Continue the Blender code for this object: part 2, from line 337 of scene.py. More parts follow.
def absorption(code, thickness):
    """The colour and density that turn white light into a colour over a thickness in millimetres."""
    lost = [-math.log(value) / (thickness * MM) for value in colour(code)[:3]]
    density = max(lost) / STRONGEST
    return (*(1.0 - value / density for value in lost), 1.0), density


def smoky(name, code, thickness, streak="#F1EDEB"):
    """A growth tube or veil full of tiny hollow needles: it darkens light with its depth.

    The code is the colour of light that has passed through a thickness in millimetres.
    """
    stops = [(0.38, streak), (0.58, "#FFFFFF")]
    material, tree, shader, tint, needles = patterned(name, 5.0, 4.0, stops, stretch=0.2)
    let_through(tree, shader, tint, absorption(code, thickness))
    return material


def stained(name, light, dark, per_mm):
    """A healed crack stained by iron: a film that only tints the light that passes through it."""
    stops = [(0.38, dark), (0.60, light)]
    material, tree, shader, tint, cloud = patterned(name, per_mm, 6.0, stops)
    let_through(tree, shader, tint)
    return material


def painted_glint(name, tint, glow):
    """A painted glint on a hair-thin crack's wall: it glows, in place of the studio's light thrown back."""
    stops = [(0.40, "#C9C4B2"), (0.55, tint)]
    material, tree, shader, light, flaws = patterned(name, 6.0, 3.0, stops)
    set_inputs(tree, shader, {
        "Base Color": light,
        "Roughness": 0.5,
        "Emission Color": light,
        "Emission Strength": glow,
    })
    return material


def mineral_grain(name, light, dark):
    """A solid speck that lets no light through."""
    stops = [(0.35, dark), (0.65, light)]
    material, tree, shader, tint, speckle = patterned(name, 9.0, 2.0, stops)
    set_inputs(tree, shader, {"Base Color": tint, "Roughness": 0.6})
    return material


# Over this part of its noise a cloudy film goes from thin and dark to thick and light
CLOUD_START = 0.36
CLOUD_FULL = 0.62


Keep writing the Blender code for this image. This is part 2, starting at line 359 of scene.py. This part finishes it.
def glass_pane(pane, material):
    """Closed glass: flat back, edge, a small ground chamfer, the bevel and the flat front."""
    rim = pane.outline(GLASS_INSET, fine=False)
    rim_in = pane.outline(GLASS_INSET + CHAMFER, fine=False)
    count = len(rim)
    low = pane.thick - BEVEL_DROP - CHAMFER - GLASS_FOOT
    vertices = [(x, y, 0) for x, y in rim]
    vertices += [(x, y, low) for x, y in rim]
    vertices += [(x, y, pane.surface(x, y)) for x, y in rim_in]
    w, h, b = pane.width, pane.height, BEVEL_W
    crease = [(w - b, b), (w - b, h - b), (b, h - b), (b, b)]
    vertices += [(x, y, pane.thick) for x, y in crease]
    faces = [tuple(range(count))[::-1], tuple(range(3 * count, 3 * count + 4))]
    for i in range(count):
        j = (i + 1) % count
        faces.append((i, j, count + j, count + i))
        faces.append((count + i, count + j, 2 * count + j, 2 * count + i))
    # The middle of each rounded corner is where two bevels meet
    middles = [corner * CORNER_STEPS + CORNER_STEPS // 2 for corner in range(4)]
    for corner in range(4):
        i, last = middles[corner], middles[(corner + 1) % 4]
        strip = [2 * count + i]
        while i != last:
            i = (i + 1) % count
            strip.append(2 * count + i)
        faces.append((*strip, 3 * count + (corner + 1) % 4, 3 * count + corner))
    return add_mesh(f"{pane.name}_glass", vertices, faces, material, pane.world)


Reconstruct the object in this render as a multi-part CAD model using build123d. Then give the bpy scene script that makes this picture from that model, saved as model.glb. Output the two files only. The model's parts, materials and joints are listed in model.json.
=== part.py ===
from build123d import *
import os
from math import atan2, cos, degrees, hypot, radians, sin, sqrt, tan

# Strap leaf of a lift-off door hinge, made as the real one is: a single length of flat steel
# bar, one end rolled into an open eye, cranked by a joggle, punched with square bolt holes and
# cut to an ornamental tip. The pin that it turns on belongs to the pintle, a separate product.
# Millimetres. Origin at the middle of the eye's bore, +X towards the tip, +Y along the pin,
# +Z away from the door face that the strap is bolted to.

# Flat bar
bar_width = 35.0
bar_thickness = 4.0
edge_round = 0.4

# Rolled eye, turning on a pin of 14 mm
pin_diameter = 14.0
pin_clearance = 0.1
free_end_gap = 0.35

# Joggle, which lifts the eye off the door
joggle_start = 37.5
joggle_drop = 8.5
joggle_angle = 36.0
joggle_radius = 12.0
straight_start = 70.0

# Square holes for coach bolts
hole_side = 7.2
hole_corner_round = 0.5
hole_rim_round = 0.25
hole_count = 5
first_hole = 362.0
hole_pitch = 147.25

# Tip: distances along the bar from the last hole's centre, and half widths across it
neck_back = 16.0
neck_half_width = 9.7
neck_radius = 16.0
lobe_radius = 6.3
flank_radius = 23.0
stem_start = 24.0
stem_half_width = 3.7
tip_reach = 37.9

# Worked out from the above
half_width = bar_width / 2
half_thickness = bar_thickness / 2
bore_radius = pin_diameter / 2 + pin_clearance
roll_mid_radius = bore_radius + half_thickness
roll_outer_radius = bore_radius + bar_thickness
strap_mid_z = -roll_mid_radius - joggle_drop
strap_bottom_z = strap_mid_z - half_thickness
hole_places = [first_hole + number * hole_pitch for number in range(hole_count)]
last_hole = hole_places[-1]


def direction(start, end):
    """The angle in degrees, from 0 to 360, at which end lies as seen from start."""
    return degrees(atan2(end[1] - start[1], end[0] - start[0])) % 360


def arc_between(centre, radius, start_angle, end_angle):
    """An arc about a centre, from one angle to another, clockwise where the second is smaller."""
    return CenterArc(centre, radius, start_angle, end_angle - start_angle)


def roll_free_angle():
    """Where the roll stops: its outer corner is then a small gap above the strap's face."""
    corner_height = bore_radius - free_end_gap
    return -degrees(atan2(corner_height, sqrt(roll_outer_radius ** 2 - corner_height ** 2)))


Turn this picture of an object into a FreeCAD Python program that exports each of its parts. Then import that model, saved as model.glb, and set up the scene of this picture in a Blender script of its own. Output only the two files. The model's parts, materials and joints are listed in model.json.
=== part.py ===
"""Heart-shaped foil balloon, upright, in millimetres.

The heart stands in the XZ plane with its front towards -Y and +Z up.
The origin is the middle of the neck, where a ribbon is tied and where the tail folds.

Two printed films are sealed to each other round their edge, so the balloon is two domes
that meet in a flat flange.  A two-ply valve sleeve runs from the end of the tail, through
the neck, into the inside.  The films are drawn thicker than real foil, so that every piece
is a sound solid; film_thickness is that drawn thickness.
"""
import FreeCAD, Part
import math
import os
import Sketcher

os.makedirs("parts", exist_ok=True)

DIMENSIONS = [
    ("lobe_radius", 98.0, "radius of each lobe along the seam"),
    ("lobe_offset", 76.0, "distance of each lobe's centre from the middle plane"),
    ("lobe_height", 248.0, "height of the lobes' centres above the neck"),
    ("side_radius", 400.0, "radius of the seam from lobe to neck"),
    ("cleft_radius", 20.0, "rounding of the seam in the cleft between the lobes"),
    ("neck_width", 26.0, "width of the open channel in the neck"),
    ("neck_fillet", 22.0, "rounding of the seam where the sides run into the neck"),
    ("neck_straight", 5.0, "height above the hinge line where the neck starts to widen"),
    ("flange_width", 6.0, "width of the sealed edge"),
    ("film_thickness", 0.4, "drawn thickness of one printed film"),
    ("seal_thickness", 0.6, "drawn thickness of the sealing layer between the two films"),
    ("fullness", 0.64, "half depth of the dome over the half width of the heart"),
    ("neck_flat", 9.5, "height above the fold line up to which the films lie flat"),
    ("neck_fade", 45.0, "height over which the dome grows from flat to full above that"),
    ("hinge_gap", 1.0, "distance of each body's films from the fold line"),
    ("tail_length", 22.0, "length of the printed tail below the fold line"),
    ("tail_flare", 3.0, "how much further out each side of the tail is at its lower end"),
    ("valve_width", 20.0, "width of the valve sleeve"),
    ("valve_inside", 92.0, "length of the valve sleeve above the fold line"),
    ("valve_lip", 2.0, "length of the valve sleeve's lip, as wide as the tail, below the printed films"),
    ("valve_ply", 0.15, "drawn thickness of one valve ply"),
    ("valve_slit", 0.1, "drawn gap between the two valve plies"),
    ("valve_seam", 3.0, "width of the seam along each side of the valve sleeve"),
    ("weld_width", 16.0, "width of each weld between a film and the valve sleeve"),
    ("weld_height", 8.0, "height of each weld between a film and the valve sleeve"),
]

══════

§ **GIVEN EXERCISE**
Write out every line of the listing that holds the word "object".

§ **TASK OUTPUT**
Continue the Blender code for this object: part 2, from line 337 of scene.py. More parts follow.
Reconstruct the object in this render as a multi-part CAD model using build123d. Then give the bpy scene script that makes this picture from that model, saved as model.glb. Output the two files only. The model's parts, materials and joints are listed in model.json.
Turn this picture of an object into a FreeCAD Python program that exports each of its parts. Then import that model, saved as model.glb, and set up the scene of this picture in a Blender script of its own. Output only the two files. The model's parts, materials and joints are listed in model.json.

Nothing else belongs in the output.